There is a random expectation on any given trade which means there’s also a random distribution of winners and losers for any given trading edge. You cannot know beforehand whether THIS trade will be profitable or not, all you know is that IF you follow your trading strategy you should be profitable over a series of trades. You have to mentally accept that even if you aim for 200 pips on a trade, it may only go 175 pips, that’s something you have to deal with and it’s also where the skill of a trader comes in. A skilled trader will use their gut trading feel at times to exit a trade, and there’s nothing wrong with doing so, but it does take training, time and experience to develop.
If you check out my article on the market wizards and even if you read the Market Wizards books, you will realize most of those famous traders were not using mechanical entry / exit rules, they used discretion and gut feel often.
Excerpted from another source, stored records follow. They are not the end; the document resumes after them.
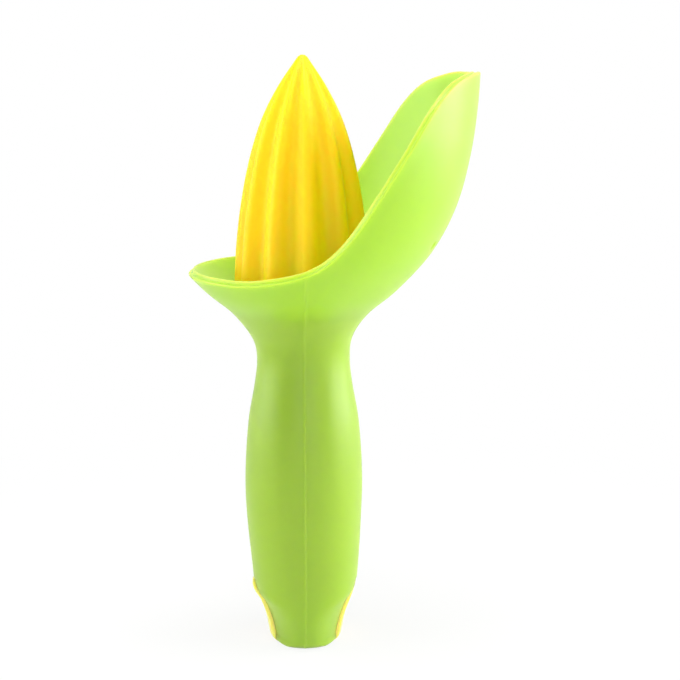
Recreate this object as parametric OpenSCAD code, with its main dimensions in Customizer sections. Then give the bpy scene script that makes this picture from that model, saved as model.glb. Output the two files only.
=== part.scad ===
/*
   Hand citrus reamer with a scoop: a fluted cone stands in a shallow bowl whose back wall
   rises into a leaf that catches the spray, on a round waisted grip.
   Z runs up the tool's axis from the flat butt; +X points to the tall leaf.
*/

/* [Grip] */
// Diameter at the belly, the fattest part of the grip
belly_d = 38.2; // [36:0.2:42]
// Height of the belly above the butt
belly_z = 56; // [50:1:62]
// Diameter of the neck, just under the bowl
neck_d = 29.8; // [28:0.2:33]
// Height of the neck above the butt
neck_z = 94.6; // [90:0.2:96]
// Diameter where the tail's side scoops begin
tail_d = 34.4; // [33:0.2:36]
// Height where the tail's side scoops begin
tail_z = 21; // [18:0.5:24]
// Thickness of the soft green skin over the yellow core
skin = 3; // [2.4:0.1:3.6]

/* [Tail] */
// Width left between the two scoops at the butt, along X
tail_end_w = 24; // [22:0.5:27]
// Width of the tail's cheeks near the butt, along Y
cheek_w = 30.8; // [28:0.2:32]
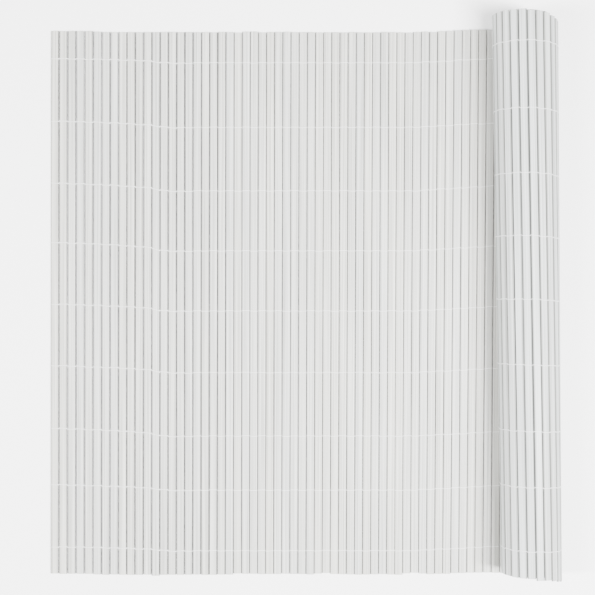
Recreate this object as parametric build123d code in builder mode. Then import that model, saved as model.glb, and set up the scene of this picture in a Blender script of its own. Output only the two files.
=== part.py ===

In closing, trading is not about ‘getting it right’ all the time. As Mark Douglas emphasized, it’s about probabilities, specifically, learning to think in probabilities. When you combine a high-probability trading edge like my price action trading strategies, with an understanding and acceptance of the random outcome of every trade you take, you put yourself in a position to profit consistently if you trade with discipline over a large enough sample size.